More than adults, children face a threat. In their developing phase, exposure to e-waste, may cause stunned growth and other health issues. Recyclers who recycle, repair, or re-purpose e-waste in their homes are putting their children at serious risk. Children residing near e-waste dumps and areas with where it’s stored in large quantities, also face a serious threat.

Sixteen-year-old Mohamad Kadir has been working for four years in an electrical-repair shop in Kolkata. “Working in an electronic repair shop isn’t easy. There is heavy lifting, tiring and tedious processes of dismantling devices, sitting in a room stuffed with broken electronic parts. But it earns you a proper meal,” he says. His health problems started with the skin on his hands splitting a year after he started working in the shop, he recalls. Kadir is suffering from vitiligo and with each passing month, his hands turn more pale as their colour fades away.

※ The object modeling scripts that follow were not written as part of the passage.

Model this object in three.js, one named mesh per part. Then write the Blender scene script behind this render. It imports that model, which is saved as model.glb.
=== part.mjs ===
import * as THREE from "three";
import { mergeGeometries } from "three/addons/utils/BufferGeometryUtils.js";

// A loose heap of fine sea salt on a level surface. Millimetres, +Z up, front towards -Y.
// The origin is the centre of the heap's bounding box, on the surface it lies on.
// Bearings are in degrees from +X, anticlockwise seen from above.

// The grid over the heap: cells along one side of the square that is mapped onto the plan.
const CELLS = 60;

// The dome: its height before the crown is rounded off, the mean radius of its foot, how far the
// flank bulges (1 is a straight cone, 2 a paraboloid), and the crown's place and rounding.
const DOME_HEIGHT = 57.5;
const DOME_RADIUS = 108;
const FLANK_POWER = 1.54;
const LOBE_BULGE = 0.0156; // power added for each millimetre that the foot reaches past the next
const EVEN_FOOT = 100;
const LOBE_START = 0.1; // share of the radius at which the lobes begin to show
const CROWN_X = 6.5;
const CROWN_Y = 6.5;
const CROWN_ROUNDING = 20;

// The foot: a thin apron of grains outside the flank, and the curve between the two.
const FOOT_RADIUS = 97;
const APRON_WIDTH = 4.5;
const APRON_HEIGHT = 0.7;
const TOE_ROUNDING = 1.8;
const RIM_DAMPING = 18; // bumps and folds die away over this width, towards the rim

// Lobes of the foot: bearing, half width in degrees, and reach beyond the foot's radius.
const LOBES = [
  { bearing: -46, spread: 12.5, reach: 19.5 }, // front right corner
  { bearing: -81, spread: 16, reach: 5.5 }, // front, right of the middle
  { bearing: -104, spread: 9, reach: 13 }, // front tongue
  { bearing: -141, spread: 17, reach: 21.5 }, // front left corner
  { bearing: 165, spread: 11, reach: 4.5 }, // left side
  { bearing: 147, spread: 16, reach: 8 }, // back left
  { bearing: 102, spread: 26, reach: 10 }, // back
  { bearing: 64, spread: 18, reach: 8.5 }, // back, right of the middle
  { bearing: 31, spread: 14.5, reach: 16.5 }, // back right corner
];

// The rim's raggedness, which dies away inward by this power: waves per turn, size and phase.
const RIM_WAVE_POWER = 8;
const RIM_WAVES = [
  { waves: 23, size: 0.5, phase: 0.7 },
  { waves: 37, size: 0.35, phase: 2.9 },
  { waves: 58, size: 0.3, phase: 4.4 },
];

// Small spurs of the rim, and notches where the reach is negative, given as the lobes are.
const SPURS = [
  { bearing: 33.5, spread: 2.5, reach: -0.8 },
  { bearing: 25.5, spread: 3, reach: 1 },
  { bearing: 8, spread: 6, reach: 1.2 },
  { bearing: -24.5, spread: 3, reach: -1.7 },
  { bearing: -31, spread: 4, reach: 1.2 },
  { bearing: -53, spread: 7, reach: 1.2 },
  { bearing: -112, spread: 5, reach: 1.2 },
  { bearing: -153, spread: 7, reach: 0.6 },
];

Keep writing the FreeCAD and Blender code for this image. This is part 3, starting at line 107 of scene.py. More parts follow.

Guiyu in Guangdong province in southern China is known as the world’s largest e-waste site. More than 1,50,000 people reside in Guiyu, working on recycling e-waste. Research conducted Shantou University Medical College in 2009 showed that 80% of children residing in Guiyu have been poisoned by harmful chemicals from e-waste due to being constantly exposed to them.

The study enrolled also 600 pregnant women from Guiyu and from a control site. The researchers measured metal exposures in the women and found out that all of them had an alarming level of harmful metal concentration in their systems. This would affect the neurobehavioral development of their children.

The E-Waste (Management and Handling) Rules, 2011 introduced the concept of extended producer responsibility or EPR for the first time in India which made all the producers of electronic goods responsible for the waste they produced over the lifecycle of the product. The amendment to the e-waste policy, with the new E-Waste (Management) Rules, 2016, set stringent targets for the producers to collect and recycle all their products when they ceased to be of use.

But e-waste management regulations are not strong enough to deal with the sort of volumes the industry is generating. Preventing health adversities caused by long term exposure to e-waste is very difficult anywhere, but particularly so in India. There are two major reasons behind it. Enforcing EPR rules is very difficult as most e-waste managers and recyclers belong to the unorganised sector which is a virtually unregulated market. Second, there’s a complete lack of awareness of the health hazards these waste products pose. People who actually handle and recycle e-waste are dawn from the urban poor, are mostly uneducated and have no idea of the risks they are taking or exposing their families to.

But the situation is gradually changing for the better. India has been cautious about the amount e-waste being generated within its borders. Recently, private companies like E-Parisaraa and start-ups like Karo Sambhav have taken the initiative to collect and recycle the e-waste. E-Parisaraa Private Limited, India’s first government-authorized waste recycler has been operating since 2005 and recycles about 200 metric tonnes of e-waste every day to sell as raw material to manufacturers.. The government has started funding more NGOs which deal with e-waste and issues around it to control the damage. It isn’t a day too early.